Find the Maclaurin series for $f(x)$ using the definition of a Maclaurin series. [Assume that $f$ has a power series expansion. Do not show that $R_n(x) → 0$]

$f(x)=\ln { (1+4x) } $

What I did:

$$f(x)=\ln { (1+4x) } \\ f'(x)=\frac { 4 }{ 1+4x } =4(1+4x)^{ -1 }\\ f''(x)=-16(1+4x)^{ -2 }\\ f'''(x)=128(1+4x)^{ -3 }\\ f^{ (4) }(x)=-1536(1+4x)^{ -4 }$$

I could not figure out, or see what the $n$th derivative is.

I also got that:

$$f(0)=\ln { (1) } =0\\ f'(0)=4\\ f''(0)=-16\\ f'''(0)=128\\ f^{ (4) }(0)=-1536\\ $$

I would appreciate some help/guidance that would help me arrive at the correct solution on my own.
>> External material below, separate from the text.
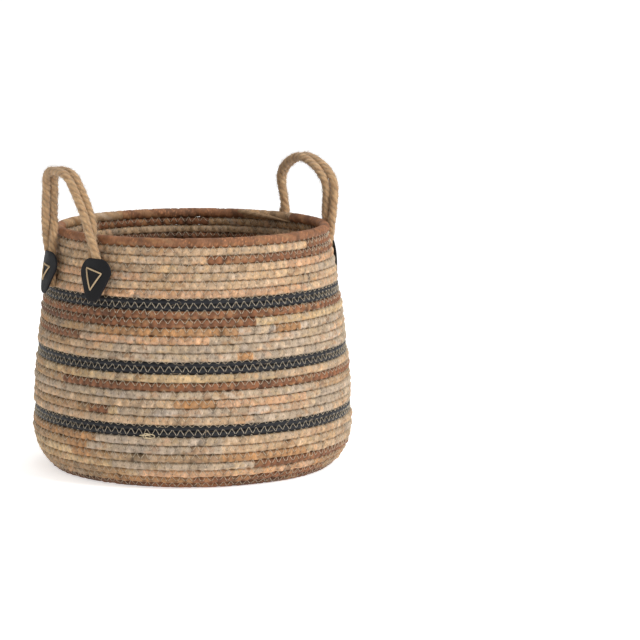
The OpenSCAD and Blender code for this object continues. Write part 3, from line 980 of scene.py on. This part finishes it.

I know the Maclaurin series for $f(x)=\ln { (1+x) } $, but I think the $4x$ is throwing me off here.

Answer 1

Observe that $f^{(n)}(x) = \dfrac{(-1)^{n+1}4^n(n-1)!}{(1+4x)^n}$.

Answer 2

So if you know the general form for the $n$th derivative of $f(x)=\ln(1+x)$, what do we have to include to make the $n$th derivative $f(x)=\ln(1+4x)$?

Maybe try comparing the $1$st derivative of $\ln(1+x)$ and the $1$st derivative of $\ln(1+4x)$, then the second derivative of $\ln(1+x)$ with the second derivative of $\ln(1+4x)$, and so on...